The hour markers and hands are quite chunky which aids in the legibility and adds to the perception of a “tough” watch. The dial has a nice wave pattern in black which connects the watch back to water which is appropriate for a diving watch but is subtle enough to not detract from the hour markers and overall legibility of the watch. The minute track is linked by a circular pattern that spans the length of the hour marks and give a good border for the sub dials of the watch. There is a date window at 4 o’clock which is bordered by white outlines that highlights its presence. It makes the date easily readable in rapid time. There is a tachymeter scale which I find slightly odd on a diving watch but is better than leaving it blank and its placement does not hinder the reading of the watch as it is considerably angled. The time keeper small seconds is an interesting quirk with the watch as it has 2 other protrusions which leaves a propeller looking thing. The actual appendage to read off is painted blue which provides good contrast to the rest of the dial face. The watch has applied markers and applied logo which considerably ups the perceived quality of the watch visibly (and boy does it deserve it). It is this kind of attention to detail that has me longing for another edifice as they are all done to an exquisite quality in terms of finish.
The rotating bezel so far as I can tell aligns quite well with the minute track. The bezel is unidirectional and is very legible even when underwater. My one gripe with the bezel is the fact that the markers seem to be shiny stickers on a hard plastic (pretty solid piece) that I have my doubts about but has held up for 3 years of pretty rough abuse so it can’t have been that bad and shows no sign of coming off anytime soon. There is a lume pip at the 0 point which does light up during low light situations. Though it is not too bright it is pretty noticeable and you can therefore use the bezel for timing in the dark.
The lume on the watch is pretty marginal but gets the job done. It appears to be applied evenly but when in complete darkness one can notice slight shade differences in the intensity of the lume on the markers. The lume on the markers are ever so slightly less intense than the main time keeping hands which light up pretty nicely.
The bracelet is fairly solid and robust. The clasp is signed with “Edifice” and has a deployant fold over clasp which ensures that your watch does not fall off your wrist when diving.
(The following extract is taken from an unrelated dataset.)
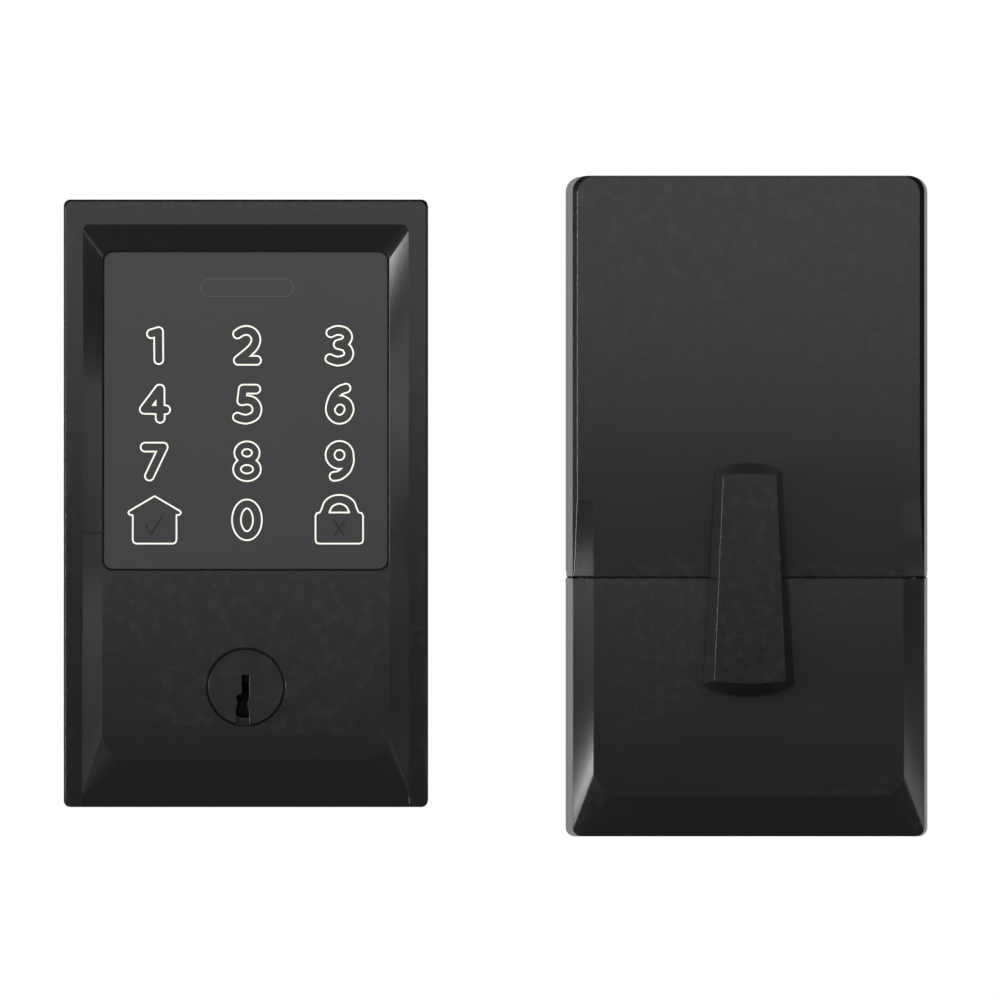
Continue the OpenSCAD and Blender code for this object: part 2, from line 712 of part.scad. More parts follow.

Each link is brushed fully and adds to the tough image of the watch. The end links are hollow but that is to be expected with a watch from this price bracket. The watch does look good with nato straps and rubber straps and is pretty versatile in this regard. I find that it suits a white and blue nato strap. This allows the minor colours to counteract the black that is used quite generously.
Con of the watch
The hour sub dial hand sometimes becomes unaligned which is a mild issue I have with the watch. This slowly corrects itself as I suspect it is an issue with having low battery and not being able to properly reset form the chronograph use. Also the chronograph seconds hand does not entirely line up with the minute markers as there is some play which could have been solved with a Seiko like sweeping chronograph second hand movement instead of a deadbeat second model. This is a minor issue as the rough elapsed seconds can be read and should only be an issue if the exact time reading is needed in the chronograph function. None of the hands seem to show this issue.
Overall opinion on the watch
This Casio diver is my go to beater watch because I know that it can go through thick and thin with me and still come back ticking as if it were new. Priced at roughly 120 USD MSRP this is a very decent watch that looks good and performs well. Though there would be other watches I would recommend at this price point you cannot go wrong with this quartz chronograph diver which just nearly became my only watch. It primarily sits in my drawer collecting dust but whenever I go for a swim or am doing something that requires elbow grease it comes along.